__What to work on__: What lines of the data include the string "bodies"? Copy them all.

__Source data__:
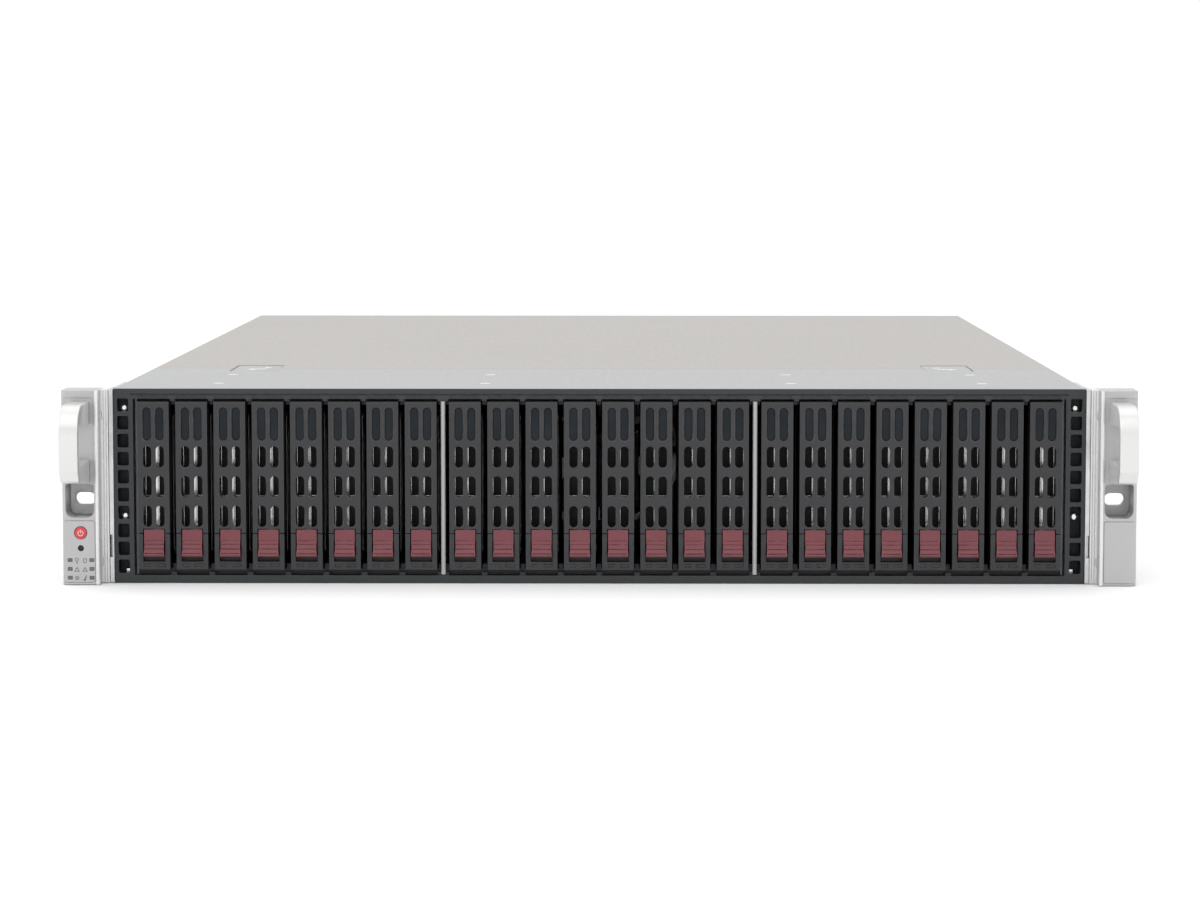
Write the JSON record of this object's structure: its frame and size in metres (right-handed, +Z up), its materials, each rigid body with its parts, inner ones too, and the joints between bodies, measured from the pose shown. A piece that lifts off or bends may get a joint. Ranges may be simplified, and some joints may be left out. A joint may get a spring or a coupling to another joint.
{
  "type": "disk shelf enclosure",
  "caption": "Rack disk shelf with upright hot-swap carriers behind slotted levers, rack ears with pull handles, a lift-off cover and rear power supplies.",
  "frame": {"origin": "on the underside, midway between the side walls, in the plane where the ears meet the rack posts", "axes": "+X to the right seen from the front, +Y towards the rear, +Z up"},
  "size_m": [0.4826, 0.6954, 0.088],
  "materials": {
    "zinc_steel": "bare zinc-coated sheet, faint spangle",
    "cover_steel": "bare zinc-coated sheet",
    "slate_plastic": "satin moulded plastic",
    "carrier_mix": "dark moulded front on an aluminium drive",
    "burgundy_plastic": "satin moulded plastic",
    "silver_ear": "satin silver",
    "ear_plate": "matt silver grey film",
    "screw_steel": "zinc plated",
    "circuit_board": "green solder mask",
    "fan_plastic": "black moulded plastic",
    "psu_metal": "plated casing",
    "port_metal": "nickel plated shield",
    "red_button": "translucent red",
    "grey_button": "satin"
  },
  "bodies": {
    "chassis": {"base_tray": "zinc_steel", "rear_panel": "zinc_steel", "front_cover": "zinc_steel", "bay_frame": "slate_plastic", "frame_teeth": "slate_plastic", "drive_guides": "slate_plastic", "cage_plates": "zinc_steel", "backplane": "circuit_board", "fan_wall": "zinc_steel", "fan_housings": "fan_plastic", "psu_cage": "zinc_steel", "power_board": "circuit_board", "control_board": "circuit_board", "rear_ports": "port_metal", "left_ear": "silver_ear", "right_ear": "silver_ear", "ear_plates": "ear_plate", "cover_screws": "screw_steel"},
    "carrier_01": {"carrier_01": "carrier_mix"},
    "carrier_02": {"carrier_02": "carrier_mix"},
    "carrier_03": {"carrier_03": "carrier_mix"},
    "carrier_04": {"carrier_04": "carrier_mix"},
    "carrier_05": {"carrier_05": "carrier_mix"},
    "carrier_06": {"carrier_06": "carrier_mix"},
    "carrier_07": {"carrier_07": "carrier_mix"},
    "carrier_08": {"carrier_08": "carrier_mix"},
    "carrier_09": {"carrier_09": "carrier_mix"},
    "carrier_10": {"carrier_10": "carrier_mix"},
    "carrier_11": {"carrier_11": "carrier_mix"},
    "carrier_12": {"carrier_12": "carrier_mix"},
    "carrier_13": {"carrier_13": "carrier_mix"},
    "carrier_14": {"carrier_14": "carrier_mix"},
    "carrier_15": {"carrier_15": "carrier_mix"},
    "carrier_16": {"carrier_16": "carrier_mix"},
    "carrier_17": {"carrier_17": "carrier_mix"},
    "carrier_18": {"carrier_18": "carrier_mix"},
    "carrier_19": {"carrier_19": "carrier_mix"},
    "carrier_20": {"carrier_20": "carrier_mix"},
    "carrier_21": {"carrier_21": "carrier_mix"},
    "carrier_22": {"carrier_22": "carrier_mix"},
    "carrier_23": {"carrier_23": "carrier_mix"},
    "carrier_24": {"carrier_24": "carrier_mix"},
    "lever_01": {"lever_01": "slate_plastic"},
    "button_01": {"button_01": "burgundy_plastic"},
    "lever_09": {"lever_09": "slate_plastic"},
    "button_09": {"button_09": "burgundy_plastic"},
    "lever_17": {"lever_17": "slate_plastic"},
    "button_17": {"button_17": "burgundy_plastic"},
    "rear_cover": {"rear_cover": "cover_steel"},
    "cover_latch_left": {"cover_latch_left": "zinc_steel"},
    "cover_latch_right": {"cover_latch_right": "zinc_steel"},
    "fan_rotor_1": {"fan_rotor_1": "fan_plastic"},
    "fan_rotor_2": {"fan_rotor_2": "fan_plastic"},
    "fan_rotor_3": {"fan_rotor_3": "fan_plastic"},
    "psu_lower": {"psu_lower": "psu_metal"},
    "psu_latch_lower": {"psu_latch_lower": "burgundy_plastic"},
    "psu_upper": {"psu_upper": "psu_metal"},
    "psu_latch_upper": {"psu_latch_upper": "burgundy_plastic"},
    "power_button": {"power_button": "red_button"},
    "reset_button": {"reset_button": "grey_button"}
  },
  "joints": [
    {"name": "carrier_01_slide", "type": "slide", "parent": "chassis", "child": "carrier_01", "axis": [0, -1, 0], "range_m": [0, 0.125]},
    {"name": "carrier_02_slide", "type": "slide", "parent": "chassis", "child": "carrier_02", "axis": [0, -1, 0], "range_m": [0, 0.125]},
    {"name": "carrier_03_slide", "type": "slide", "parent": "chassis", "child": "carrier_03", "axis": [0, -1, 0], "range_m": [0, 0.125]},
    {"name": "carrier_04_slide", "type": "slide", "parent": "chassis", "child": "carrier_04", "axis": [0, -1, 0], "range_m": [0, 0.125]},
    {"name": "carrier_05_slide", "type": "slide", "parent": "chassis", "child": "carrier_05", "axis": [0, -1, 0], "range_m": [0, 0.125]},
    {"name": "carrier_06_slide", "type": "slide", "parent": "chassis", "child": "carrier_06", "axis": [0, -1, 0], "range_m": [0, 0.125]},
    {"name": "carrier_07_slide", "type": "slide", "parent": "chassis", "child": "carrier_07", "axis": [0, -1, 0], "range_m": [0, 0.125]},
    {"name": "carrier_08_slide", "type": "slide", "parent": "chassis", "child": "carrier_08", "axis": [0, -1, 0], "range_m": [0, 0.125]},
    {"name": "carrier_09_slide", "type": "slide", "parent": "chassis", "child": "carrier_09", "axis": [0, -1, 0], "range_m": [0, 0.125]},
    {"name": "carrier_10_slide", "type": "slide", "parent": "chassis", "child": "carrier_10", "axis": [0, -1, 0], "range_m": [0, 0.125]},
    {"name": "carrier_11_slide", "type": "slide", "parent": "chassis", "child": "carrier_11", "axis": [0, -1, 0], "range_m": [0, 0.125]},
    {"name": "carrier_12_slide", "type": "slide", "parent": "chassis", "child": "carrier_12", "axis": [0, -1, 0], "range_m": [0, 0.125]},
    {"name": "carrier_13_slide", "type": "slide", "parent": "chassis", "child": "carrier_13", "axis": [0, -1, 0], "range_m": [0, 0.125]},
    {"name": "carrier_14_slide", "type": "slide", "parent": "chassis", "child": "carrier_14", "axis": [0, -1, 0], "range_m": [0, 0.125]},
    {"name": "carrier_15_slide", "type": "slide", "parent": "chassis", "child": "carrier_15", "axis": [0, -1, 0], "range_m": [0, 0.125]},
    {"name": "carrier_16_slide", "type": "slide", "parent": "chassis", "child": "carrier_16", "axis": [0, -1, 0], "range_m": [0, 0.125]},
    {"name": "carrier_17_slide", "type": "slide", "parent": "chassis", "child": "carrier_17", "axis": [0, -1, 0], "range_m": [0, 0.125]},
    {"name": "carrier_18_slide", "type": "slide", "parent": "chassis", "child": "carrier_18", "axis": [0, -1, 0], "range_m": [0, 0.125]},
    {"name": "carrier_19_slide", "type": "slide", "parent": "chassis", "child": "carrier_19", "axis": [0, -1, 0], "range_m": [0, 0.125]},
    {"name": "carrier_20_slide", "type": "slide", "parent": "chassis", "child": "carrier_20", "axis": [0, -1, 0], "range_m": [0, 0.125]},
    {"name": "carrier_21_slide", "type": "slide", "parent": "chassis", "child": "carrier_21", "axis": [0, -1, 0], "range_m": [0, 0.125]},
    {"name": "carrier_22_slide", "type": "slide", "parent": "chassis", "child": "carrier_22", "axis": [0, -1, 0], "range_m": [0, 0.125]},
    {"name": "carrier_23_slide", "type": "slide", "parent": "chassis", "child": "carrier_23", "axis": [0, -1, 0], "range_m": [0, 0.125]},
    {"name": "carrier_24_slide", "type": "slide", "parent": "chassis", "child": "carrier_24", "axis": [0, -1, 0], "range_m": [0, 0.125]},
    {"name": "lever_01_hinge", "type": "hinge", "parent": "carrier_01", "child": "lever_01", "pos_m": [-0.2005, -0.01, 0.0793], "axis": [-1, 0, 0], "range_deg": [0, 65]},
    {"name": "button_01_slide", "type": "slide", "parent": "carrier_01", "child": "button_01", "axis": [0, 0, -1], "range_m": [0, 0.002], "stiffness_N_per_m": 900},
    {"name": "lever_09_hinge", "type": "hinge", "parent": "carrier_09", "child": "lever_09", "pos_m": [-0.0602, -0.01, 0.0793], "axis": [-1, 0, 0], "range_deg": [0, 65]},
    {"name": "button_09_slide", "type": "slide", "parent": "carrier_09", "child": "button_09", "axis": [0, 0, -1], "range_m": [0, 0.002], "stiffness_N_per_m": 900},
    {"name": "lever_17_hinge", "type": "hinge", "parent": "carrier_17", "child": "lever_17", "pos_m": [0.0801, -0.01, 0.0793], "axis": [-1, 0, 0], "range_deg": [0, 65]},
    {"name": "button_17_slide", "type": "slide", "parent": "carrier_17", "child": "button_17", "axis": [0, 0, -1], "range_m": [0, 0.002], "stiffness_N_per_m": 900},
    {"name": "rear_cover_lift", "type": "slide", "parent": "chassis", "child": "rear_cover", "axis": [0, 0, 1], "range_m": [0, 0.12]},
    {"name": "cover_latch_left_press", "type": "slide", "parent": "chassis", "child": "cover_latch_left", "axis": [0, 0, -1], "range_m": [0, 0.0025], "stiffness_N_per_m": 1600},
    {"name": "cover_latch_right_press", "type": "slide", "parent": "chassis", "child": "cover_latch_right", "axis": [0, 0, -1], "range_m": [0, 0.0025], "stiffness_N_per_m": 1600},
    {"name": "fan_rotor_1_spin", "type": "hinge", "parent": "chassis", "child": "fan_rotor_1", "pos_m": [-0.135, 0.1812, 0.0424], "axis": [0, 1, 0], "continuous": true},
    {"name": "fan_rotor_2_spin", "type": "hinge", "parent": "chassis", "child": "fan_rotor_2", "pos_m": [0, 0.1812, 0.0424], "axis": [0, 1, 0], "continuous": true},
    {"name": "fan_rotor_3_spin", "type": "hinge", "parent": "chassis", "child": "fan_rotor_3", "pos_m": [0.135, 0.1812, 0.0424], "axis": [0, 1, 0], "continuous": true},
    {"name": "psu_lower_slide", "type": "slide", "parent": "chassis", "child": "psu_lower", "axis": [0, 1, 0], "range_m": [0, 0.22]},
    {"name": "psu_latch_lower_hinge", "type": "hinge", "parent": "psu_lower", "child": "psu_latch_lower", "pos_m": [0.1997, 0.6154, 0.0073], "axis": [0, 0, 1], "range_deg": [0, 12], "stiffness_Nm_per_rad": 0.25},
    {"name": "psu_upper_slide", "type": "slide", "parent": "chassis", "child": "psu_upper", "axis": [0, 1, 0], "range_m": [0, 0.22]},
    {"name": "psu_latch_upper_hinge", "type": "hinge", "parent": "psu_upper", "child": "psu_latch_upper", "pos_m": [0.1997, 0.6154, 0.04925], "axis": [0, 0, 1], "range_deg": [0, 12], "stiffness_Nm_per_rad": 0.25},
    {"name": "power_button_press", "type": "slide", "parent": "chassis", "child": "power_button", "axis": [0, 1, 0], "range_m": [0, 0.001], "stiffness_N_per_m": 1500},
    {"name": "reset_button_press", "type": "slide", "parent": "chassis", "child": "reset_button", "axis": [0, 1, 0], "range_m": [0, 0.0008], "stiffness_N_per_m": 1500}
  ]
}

__Expected answer__:
Write the JSON record of this object's structure: its frame and size in metres (right-handed, +Z up), its materials, each rigid body with its parts, inner ones too, and the joints between bodies, measured from the pose shown. A piece that lifts off or bends may get a joint. Ranges may be simplified, and some joints may be left out. A joint may get a spring or a coupling to another joint.
  "bodies": {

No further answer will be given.